Tell us a little about yourself and your work.

I am a psychologist and writer who treats patients in psychotherapy and creates phantasmagoric tales set in the mystic land of Aztlan. The Unholy conjures a spell about life, love, and religion gone bad. It’s a step into horror that chills, frightens, and then blows out clogged psychic pathways.

You’ve got 20 words to sell your work. Tempt us.

A young medicine woman, uncovering the secrets of her past, struggles in a life-and-death battle against an evil Archbishop.

Where do you like to write?

In the lair of my private study, I am surrounded by old gothic masters who whisper twists and turns of fate that propel my writing into dark places and winding tunnels where life and death hang in the balance.

Is there anything you must have in order to write?

There is one woman I need and must have, she who knows me intimately and inspired me to turn from writing depth psychology to penning dark fiction with the human heart ushered into perilous psychic realms.

What books have influenced you most, both as a person and as an author?

Stories from the gothic spellbinders, Algernon Blackwood, H.P. Lovecraft, Arthur Machen set my mind loose into dimensions outside of time and space and into hallowed realms of imagination.

What is the one thing that has helped you develop most as an author?

Treating trauma survivors, people who’ve lived through and healed from terrible happenings, propelled me into another level of writing that tears into illusion and opens pathways to human understanding.

What do you want to achieve most from your writing?

I want to pop the top of the head off with writing, to quote Emily Dickenson, a task not necessarily for the feint of heart and not to be read by timid souls.

Is there something specific you do to improve your writing?

Reading and writing and editing improve writing like drip by drip from a mountain stream carves into granite and forms a wondrous natural basin.

What is the ideal relationship between editor and author?

Tension, understanding, encouragement, and authenticity pivot an author and editor in a unique relationship that painfully births a well-crafted story.

If you had a direct line to someone who loves your writing, what would you say?

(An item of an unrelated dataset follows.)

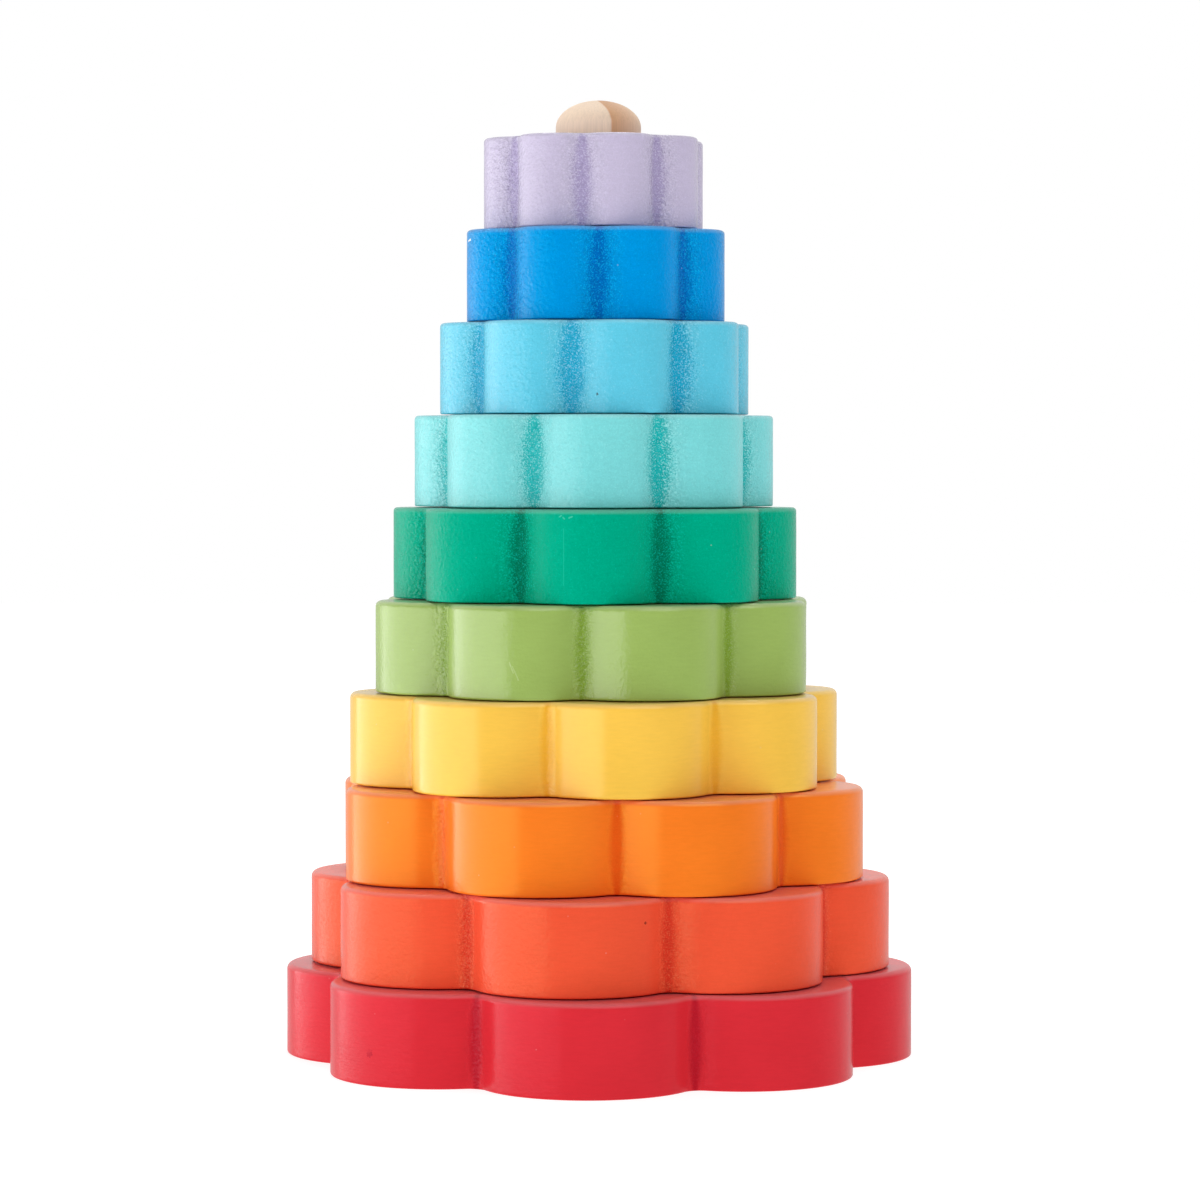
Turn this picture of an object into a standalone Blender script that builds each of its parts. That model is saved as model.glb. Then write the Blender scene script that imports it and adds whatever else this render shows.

Thank you for reading and passing on to friends, foes, and casual acquaintances the insight, joy, inspiration and entertainment you discovered in The Unholy.

If you had a direct line to someone who hates your writing, what would you say?

Thank you for reading and passing on to friends, foes, and casual acquaintances the passions stirred by a controversial novel, The Unholy.

If you could give one piece of advice to an aspiring author, what would it be?

If you feel the itch to write, there’s something in you that needs to come out. Stay with it. The Unholy took many years and much fortitude to bring to fruition. Staying with it makes things happen.

What does your writing future hold for you?

My next psychological thriller, Dark Goddess, a novel of love and whether bad love is better than no love, is set for release by Sunstone Press at the end of 2016.

How have you set about the task of creating enticing cover art?

Images for the front cover of Dark Goddess have been streaming my way via virtual reality, dreams, and sudden insights. The front cover of The Unholy is an actual place, the Devil’s Throne, set into the landscape between Albuquerque and Santa Fe. It came to me years ago and finally materialized in a surrealistic version on the captivating front cover of The Unholy.

How often do you read? What genre?

I read mystic texts every day as much as possible since words, thoughts, and stories nourish and stimulate just as food metabolizes into nutrients and energy.

Thanks for taking the time to answer our questions. Best of luck in the future.